In his letter to the CEO for Umodzi Hotel Ltd, he suggests that he only received affirmation from the Director of Public Procurement that the procurement protocols for the South African Lawyers had been completed and successful on 10th March 2020. On the other hand, he states that the lawyers had since already arrived in the country two days prior, on 8th March 2020, which means before he had affirmative clearance for the procurement and before a contract was settled. Hon. Ombudsman, would you kindly probe whether and how this is regular and in compliance with the Public Procurement and Disposal of Public Asset Act.
- No open tender for legal services is known to have been floated in respect of the matter in question in terms of s.37, PPDPA Act. Neither does the procurement in question qualify for waiver of open tendering in terms of s.37, PPDPA Act as the subject matter is neither of a sensitive nature nor has a cent to do with national security. Kindly probe if the contrary is true and share the evidence to that effect.
We consider it plainly that the services the A-G had engaged did not also qualify for restricted tender method in terms of s.37(3), PPDPA Act. The service did not also qualify for international competitive bidding in terms of s.37(5) & (6), PPDPA Act. Kindly probe if the contrary is true and share the justification that may have been advanced in support of either of these methods in accordance with the law.
- Assuming the A-G employed the single-source method, kindly probe what justifications were supplied in support of this method in terms of s.37(9), PPDPA Act. Kindly also probe if the same was vetted by the Anti-Corruption Bureau in terms of s.37(11), PPDPA Act and share the necessary evidence in that regard.
Further, YA says it has information that on February20, 2020 David Matumika Banda, the director of legal services for MEC prepared and filed skeleton arguments on the appeal for which the foreign legal services had been procured.
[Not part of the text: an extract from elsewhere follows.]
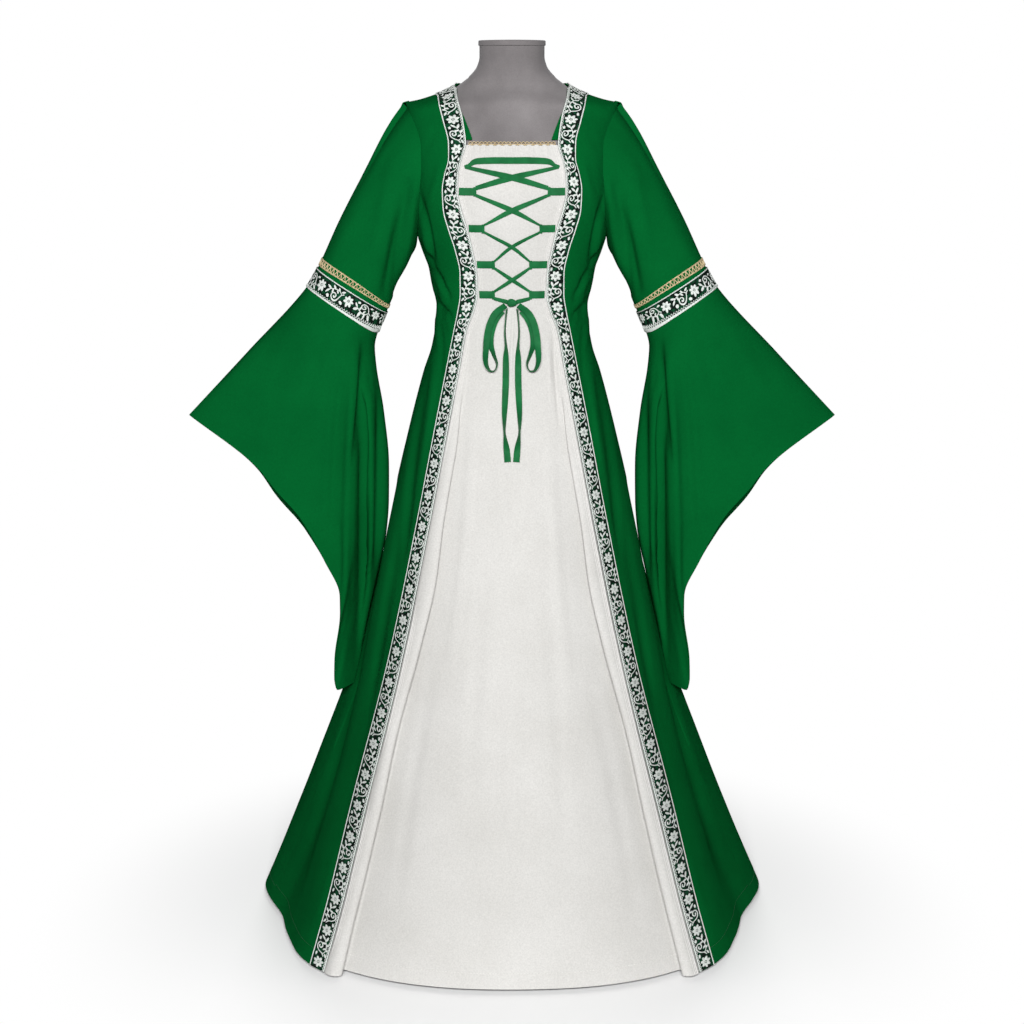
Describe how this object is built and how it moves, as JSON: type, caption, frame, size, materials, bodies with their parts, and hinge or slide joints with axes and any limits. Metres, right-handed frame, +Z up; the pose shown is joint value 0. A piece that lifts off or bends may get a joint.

Kajoloweka rely on social media reports that the legal services were procured at the sum of USD788 500.00 of public money.
“Assuming once more that the A-G and MEC employed the single-source method of procurement, would you please probe how they may possibly have complied with the requirements of the General Policy of Diligence stipulated under regulation 117 of the Public Procurement Regulations, 2004.
“For the voidance of doubt, reg.117(1)(c) requires that prior to awarding a contract on single-source procurement basis, the procuring entity (which the A-G appears to have acted for) shall ascertain that, among others, the price to be paid to the provider is reasonable. Reg. 117(2) further requires that the procuring entity should conduct a price analysis with a view to that the price to be paid is fair and reasonable. Ombudsman, undoubtedly, you would appreciate that these requirements are to ensure that public money is spent with prudence and probity and, to be clear, not wasted.”
Similarly, YAS refers published report in The Nation newspaper edition of 13th March 2020 that the Secretary to the Treasury and the Minister of Finance are unaware of the procurement of legal services fromSouth Africa at public expense.
“Kindly probe in what manner it was proper for the A-G to procure or facilitate the procurement and commit huge public funds in this manner.”
The Chief Justice Andrew Nyirenda this week denied admission of the said South African lawyers to represent the EC in an appeal case, rendering the procurement of their services by EC fatal despite being partly or wholly paid.
Furthermore, MEC Chairperson Jane Ansah indicated during a news conference held on March 13, 2020 that the electoral body has been paying the Kaphale fees for handling the case on its behalf.
“Would you please probe this? In the event that he received fees for acting for EC yet as A-G, kindly probe whether this is proper and legal. In the event that it is illegal and improper, we hereby pray that among other curable remedies, the A-G should return the funds to EC immediately.
“While awaiting your probe and curable remedies, we hold the strong view that the conduct of the A-G as a public officer in the above matters was unreasonable, unfair and unjust to the Malawian republic, hence must be probed,” concludes the letter.